Three-Month Check: Revisit your apartment with this article open. Check that every zone still holds, the under-bed containers are still accessible, and the closet double rod hasn’t sagged. Adjust anything that slipped.
Start with one dead zone. Measure it, find what fits, and set it up. Get that one zone right before you move to the next. You don’t organize an apartment in a weekend — you organize it one solved problem at a time.
Q1 How do you maximize space in a one-bedroom apartment?
Measure every dead zone (under bed, closet, behind doors), add a double rod to the closet, use freestanding vertical shelving, and zone your rooms by activity. Monthly 10-minute resets keep the system from reverting after the first month.
Q2 What furniture saves the most space in a small apartment?
Storage ottomans, platform beds with under-bed containers, and slim rolling carts for narrow gaps save the most usable space. Each piece doubles as storage, reducing the total number of furniture items you need on your floor.

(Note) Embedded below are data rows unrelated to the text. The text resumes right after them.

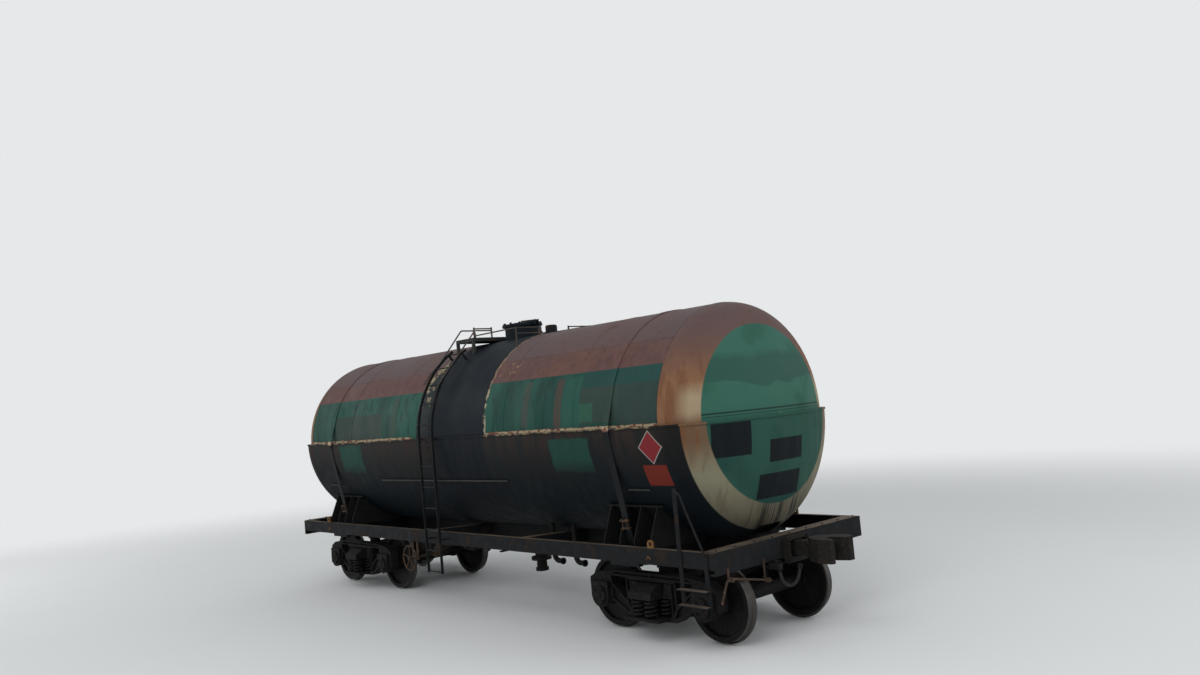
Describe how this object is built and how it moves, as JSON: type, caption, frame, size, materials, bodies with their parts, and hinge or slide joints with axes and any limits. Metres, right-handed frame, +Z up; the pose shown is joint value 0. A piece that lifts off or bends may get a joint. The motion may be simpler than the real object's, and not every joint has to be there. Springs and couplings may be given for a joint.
{
  "type": "railway tank car",
  "caption": "Railway tank car on bogies with a steam-jacketed tank, top manhole and platform, side ladders, automatic couplers and air brake gear.",
  "frame": {"origin": "centre of the car's plan at the tips of the wheel flanges, 28 mm below the rail head", "axes": "+X along the car towards the end with the corner step on the near side, +Y to the far side, +Z up"},
  "size_m": [12.31, 3.292, 4.5293],
  "materials": {
    "tank_paint": "rust-brown paint, weathered",
    "head_paint": "dull green paint over rust",
    "jacket_paint": "oil-darkened paint",
    "trim_paint": "worn paint on steps and railings",
    "frame_paint": "grey-brown paint, dusty",
    "yellow_paint": "worn signal-yellow paint",
    "bogie_steel": "oily cast steel",
    "wheel_steel": "rolled steel, rusty sides",
    "brake_steel": "oily steel",
    "coupler_steel": "cast steel, worn",
    "hose_rubber": "matt black rubber"
  },
  "bodies": {
    "car": {"tank_barrel": "tank_paint", "tank_heads": "head_paint", "steam_jacket": "jacket_paint", "jacket_bars": "jacket_paint", "manhole_neck": "tank_paint", "safety_valve": "tank_paint", "platform_deck": "trim_paint", "railings": "trim_paint", "side_ladders": "trim_paint", "tie_bands": "jacket_paint", "side_sills": "frame_paint", "centre_sill": "frame_paint", "end_beams": "frame_paint", "bolster_beams": "frame_paint", "centre_plates": "bogie_steel", "cross_beams": "frame_paint", "saddles": "frame_paint", "corner_steps": "frame_paint", "towing_eyes": "yellow_paint", "draft_gears": "coupler_steel", "uncoupling_levers": "frame_paint", "drain_outlet": "brake_steel", "steam_inlet": "brake_steel", "train_pipe": "brake_steel", "brake_cylinder": "brake_steel", "air_reservoir": "brake_steel", "air_distributor": "brake_steel", "brake_rods": "brake_steel", "handbrake": "brake_steel", "brake_hose_a": "hose_rubber", "brake_hose_b": "hose_rubber", "hose_head_a": "coupler_steel", "hose_head_b": "coupler_steel"},
    "manhole_lid": {"manhole_lid": "tank_paint"},
    "coupler_a": {"coupler_a": "coupler_steel"},
    "coupler_b": {"coupler_b": "coupler_steel"},
    "bogie_a": {"bogie_a_bolster": "bogie_steel", "bogie_a_side_frames": "bogie_steel", "bogie_a_springs": "bogie_steel", "bogie_a_brake_gear": "brake_steel", "bogie_a_axle_boxes": "bogie_steel"},
    "wheelset_a1": {"wheelset_a1": "wheel_steel"},
    "wheelset_a2": {"wheelset_a2": "wheel_steel"},
    "bogie_b": {"bogie_b_bolster": "bogie_steel", "bogie_b_side_frames": "bogie_steel", "bogie_b_springs": "bogie_steel", "bogie_b_brake_gear": "brake_steel", "bogie_b_axle_boxes": "bogie_steel"},
    "wheelset_b1": {"wheelset_b1": "wheel_steel"},
    "wheelset_b2": {"wheelset_b2": "wheel_steel"}
  },
  "joints": [
    {"name": "manhole_lid_hinge", "type": "hinge", "parent": "car", "child": "manhole_lid", "pos_m": [0.638, 0, 4.487], "axis": [0, 1, 0], "range_deg": [0, 105]},
    {"name": "coupler_a_swing", "type": "hinge", "parent": "car", "child": "coupler_a", "pos_m": [5.08, 0, 1.088], "axis": [0, 0, 1], "range_deg": [-6, 6]},
    {"name": "coupler_b_swing", "type": "hinge", "parent": "car", "child": "coupler_b", "pos_m": [-5.08, 0, 1.088], "axis": [0, 0, 1], "range_deg": [-6, 6]},
    {"name": "bogie_a_swivel", "type": "hinge", "parent": "car", "child": "bogie_a", "pos_m": [3.9, 0, 0.834], "axis": [0, 0, 1], "range_deg": [-4, 4]},
    {"name": "wheelset_a1_spin", "type": "hinge", "parent": "bogie_a", "child": "wheelset_a1", "pos_m": [4.825, 0, 0.503], "axis": [0, 1, 0], "continuous": true},
    {"name": "wheelset_a2_spin", "type": "hinge", "parent": "bogie_a", "child": "wheelset_a2", "pos_m": [2.975, 0, 0.503], "axis": [0, 1, 0], "continuous": true},
    {"name": "bogie_b_swivel", "type": "hinge", "parent": "car", "child": "bogie_b", "pos_m": [-3.9, 0, 0.834], "axis": [0, 0, 1], "range_deg": [-4, 4]},
    {"name": "wheelset_b1_spin", "type": "hinge", "parent": "bogie_b", "child": "wheelset_b1", "pos_m": [-2.975, 0, 0.503], "axis": [0, 1, 0], "continuous": true},
    {"name": "wheelset_b2_spin", "type": "hinge", "parent": "bogie_b", "child": "wheelset_b2", "pos_m": [-4.825, 0, 0.503], "axis": [0, 1, 0], "continuous": true}
  ]
}
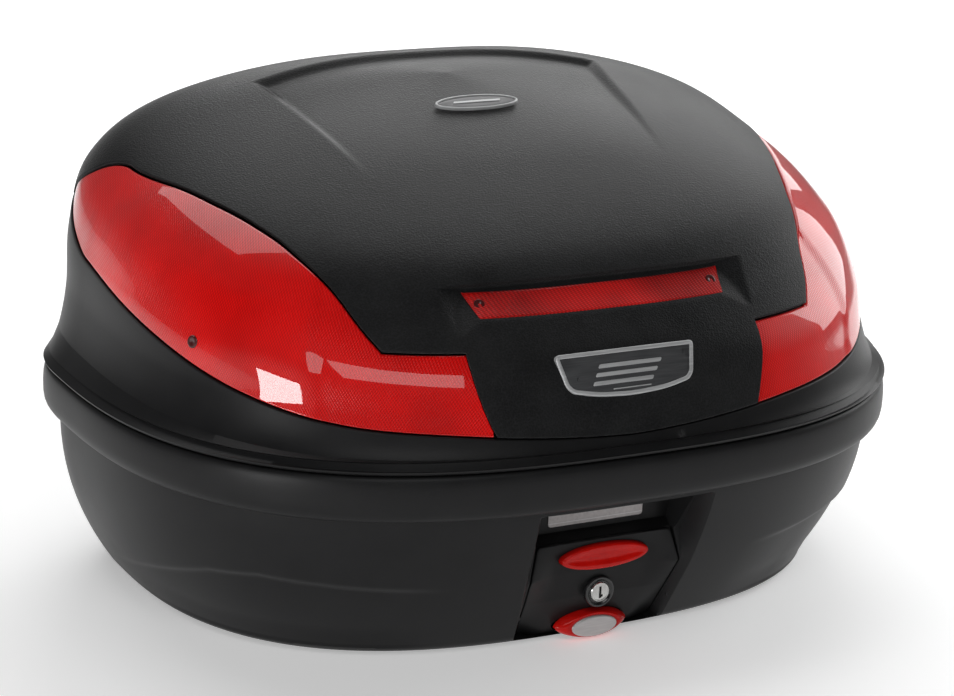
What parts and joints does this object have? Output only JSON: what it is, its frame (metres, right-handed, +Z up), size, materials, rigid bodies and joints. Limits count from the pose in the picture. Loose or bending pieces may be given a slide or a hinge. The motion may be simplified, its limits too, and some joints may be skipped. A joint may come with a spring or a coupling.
{
  "type": "motorcycle top case",
  "caption": "Hard-shell motorcycle top case with a hinged domed lid, red side and strip reflectors, push-button latch, key lock and a quick-release base.",
  "frame": {"origin": "bottom centre of the whole case, on the surface it stands on", "axes": "+X to the right of the lock along the width, -Y the lock side, +Y the hinge side, +Z up"},
  "size_m": [0.59, 0.44, 0.3446],
  "materials": {
    "shell_black": "fine-grain black moulded plastic with a satin sheen",
    "lid_black": "smooth satin black moulded plastic",
    "cover_grain": "coarse pebble-grain charcoal moulded plastic",
    "panel_black": "smooth satin black plastic",
    "inner_black": "plain black moulded plastic",
    "hinge_black": "black powder-coated steel",
    "screw_black": "blackened screws",
    "barrel_black": "gloss black",
    "rubber": "soft black rubber",
    "label": "grey printed card under clear film",
    "red_lens": "clear red acrylic, polished",
    "strip_lens": "clear dark red acrylic over small prisms",
    "red_prism": "red prismatic reflector",
    "peg_dark": "dark red-brown plastic",
    "red_gloss": "gloss red moulded plastic",
    "silver_satin": "satin silver plating",
    "badge_silver": "brushed silver",
    "badge_grey": "dark grey satin",
    "badge_dark": "dark grey gloss",
    "plug_chrome": "polished nickel",
    "zinc": "zinc-plated steel",
    "steel": "bright steel"
  },
  "bodies": {
    "case": {"bottom_shell": "shell_black", "rim_seal": "rubber", "lock_panel": "panel_black", "name_label": "label", "lock_housing": "inner_black", "lock_barrel": "barrel_black", "mechanism_cover": "inner_black", "latch_guard": "inner_black", "hinge_base_left": "hinge_black", "hinge_base_right": "hinge_black", "hinge_pins": "steel", "base_screws": "screw_black", "cover_screws": "screw_black", "lid_latch_pin": "steel", "plate_latch_pin": "steel", "button_springs": "steel", "release_springs": "steel"},
    "lid": {"lid_shell": "lid_black", "lid_cover": "cover_grain", "reflector_left": "red_lens", "reflector_right": "red_lens", "reflector_backing_left": "red_prism", "reflector_backing_right": "red_prism", "reflector_pegs": "peg_dark", "strip_reflector": "strip_lens", "strip_backing": "red_prism", "strip_screws": "peg_dark", "badge_frame": "badge_silver", "badge_inset": "badge_grey", "oval_badge_rim": "badge_silver", "oval_badge_inset": "badge_dark", "hinge_leaf_left": "hinge_black", "hinge_leaf_right": "hinge_black", "leaf_screws": "screw_black", "striker": "zinc", "striker_screws": "screw_black"},
    "button": {"lid_button": "red_gloss", "button_plunger": "inner_black"},
    "lid_catch": {"lid_latch": "zinc"},
    "plug": {"lock_plug": "plug_chrome", "lock_cam": "zinc"},
    "release": {"release_lever": "red_gloss", "release_badge": "silver_satin", "release_yoke": "inner_black"},
    "plate_catch": {"plate_latch": "zinc"}
  },
  "joints": [
    {"name": "lid_hinge", "type": "hinge", "parent": "case", "child": "lid", "pos_m": [0, 0.2145, 0.146], "axis": [-1, 0, 0], "range_deg": [0, 80]},
    {"name": "lid_button_press", "type": "slide", "parent": "case", "child": "button", "axis": [0, 1, 0], "range_m": [0, 0.004], "stiffness_N_per_m": 900, "deforming": ["button_springs"]},
    {"name": "lid_latch_turn", "type": "hinge", "parent": "case", "child": "lid_catch", "pos_m": [0, -0.156, 0.084], "axis": [1, 0, 0], "range_deg": [0, 11.46]},
    {"name": "key_turn", "type": "hinge", "parent": "case", "child": "plug", "pos_m": [0, -0.17, 0.0365], "axis": [0, -1, 0], "range_deg": [0, 90]},
    {"name": "release_press", "type": "slide", "parent": "case", "child": "release", "axis": [0, 1, 0], "range_m": [0, 0.005], "stiffness_N_per_m": 900, "deforming": ["release_springs"]},
    {"name": "plate_latch_turn", "type": "hinge", "parent": "case", "child": "plate_catch", "pos_m": [0, -0.126, 0.026], "axis": [-1, 0, 0], "range_deg": [0, 14.33]}
  ],
  "couplings": [
    {"joint": "lid_latch_turn", "follows": "lid_button_press", "rad_per_m": 50},
    {"joint": "plate_latch_turn", "follows": "release_press", "rad_per_m": 50}
  ]
}
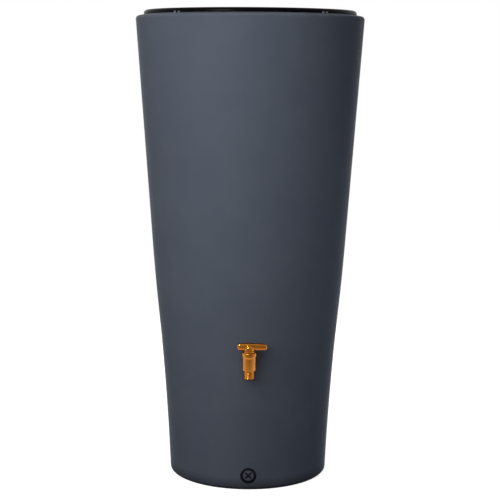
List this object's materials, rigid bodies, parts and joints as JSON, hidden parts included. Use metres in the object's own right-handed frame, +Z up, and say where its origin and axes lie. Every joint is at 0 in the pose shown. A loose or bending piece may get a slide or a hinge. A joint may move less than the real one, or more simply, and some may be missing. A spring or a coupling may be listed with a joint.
{
  "type": "rain barrel",
  "caption": "Tall tapered rain barrel with a lift-out plant bowl in its mouth, a quarter-turn tap low on the front, a screw-in drain plug at the foot and a hose inlet at the back.",
  "frame": {"origin": "centre of the foot ring, on the ground", "axes": "+Z up along the barrel's axis, -Y out of the front where the tap is, +X to the right of someone who faces the tap"},
  "size_m": [0.5828, 0.608, 1.2012],
  "materials": {
    "barrel": "fine moulded grain, semi-matt, graphite grey",
    "bowl": "satin, black",
    "tap": "cast and turned, polished",
    "rubber": "matt, black",
    "screw": "stainless",
    "plug": "fine moulded grain, dark graphite grey",
    "fitting": "satin, black"
  },
  "bodies": {
    "root": {"barrel_shell": "barrel", "tap_body": "tap", "tap_gland": "tap", "tap_outer_seal": "rubber", "tap_inner_seal": "rubber", "tap_lock_nut": "tap", "inlet_connector": "fitting", "inlet_outer_seal": "rubber", "inlet_inner_seal": "rubber", "inlet_lock_nut": "fitting"},
    "bowl": {"plant_bowl": "bowl"},
    "tap_lever": {"tap_handle": "tap", "tap_plug": "tap", "tap_plug_rings": "rubber", "tap_stem_ring": "rubber", "tap_handle_screw": "screw"},
    "drain_seal": {"drain_plug_seal": "rubber"},
    "drain_screw": {"drain_plug": "plug"}
  },
  "joints": [
    {"name": "bowl_lift", "type": "slide", "parent": "root", "child": "bowl", "axis": [0, 0, 1], "range_m": [0, 0.22]},
    {"name": "tap_turn", "type": "hinge", "parent": "root", "child": "tap_lever", "pos_m": [0, -0.26209, 0.35361], "axis": [0, 0.0908, -0.9959], "range_deg": [0, 90]},
    {"name": "drain_draw", "type": "slide", "parent": "root", "child": "drain_seal", "axis": [0, -1, 0], "range_m": [0, 0.01451]},
    {"name": "drain_turn", "type": "hinge", "parent": "drain_seal", "child": "drain_screw", "pos_m": [0, -0.20663, 0.0388], "axis": [0, -1, 0], "range_deg": [0, 2881.44]}
  ],
  "couplings": [
    {"joint": "drain_turn", "follows": "drain_draw", "rad_per_m": 3463.2}
  ]
}
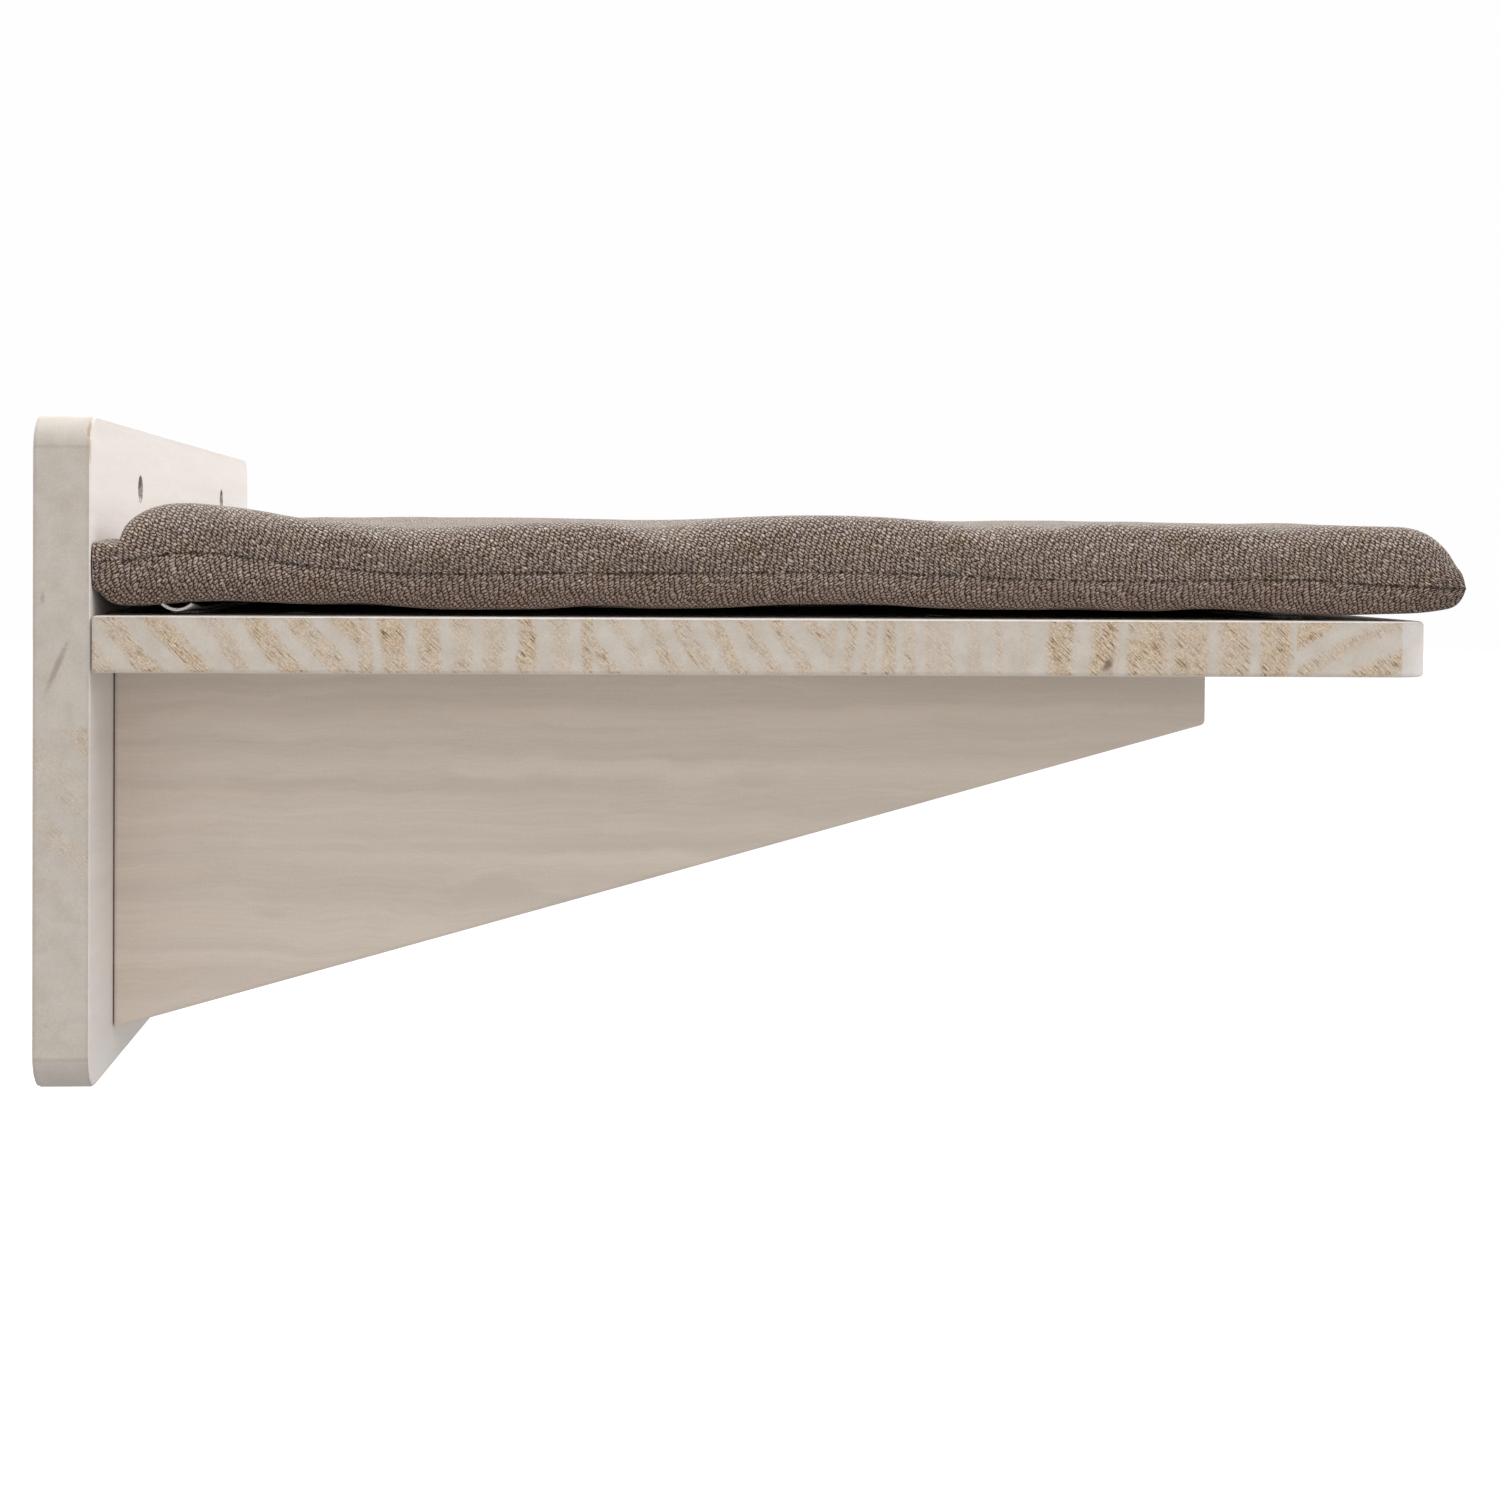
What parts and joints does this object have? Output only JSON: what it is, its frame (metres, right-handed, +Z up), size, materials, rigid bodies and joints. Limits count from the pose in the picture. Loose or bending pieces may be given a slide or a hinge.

Q3 How do you organize a small apartment with no storage?
Even without built-in storage, vertical surfaces give you usable capacity: freestanding floor-to-ceiling shelves, over-the-door organizers, and under-bed containers all add space without permanent installation. Convert closet doors and cabinet doors into active storage zones with pocket organizers and hooks.
Q4 What are the best no-drill storage solutions for renters?
Over-the-door organizers, freestanding shelving units, bed risers with under-bed containers, hook-on closet double rods, and heavy-duty Command strips (rated up to 16 lbs per pair) all work without touching your walls. Every product in this guide removes cleanly when you move.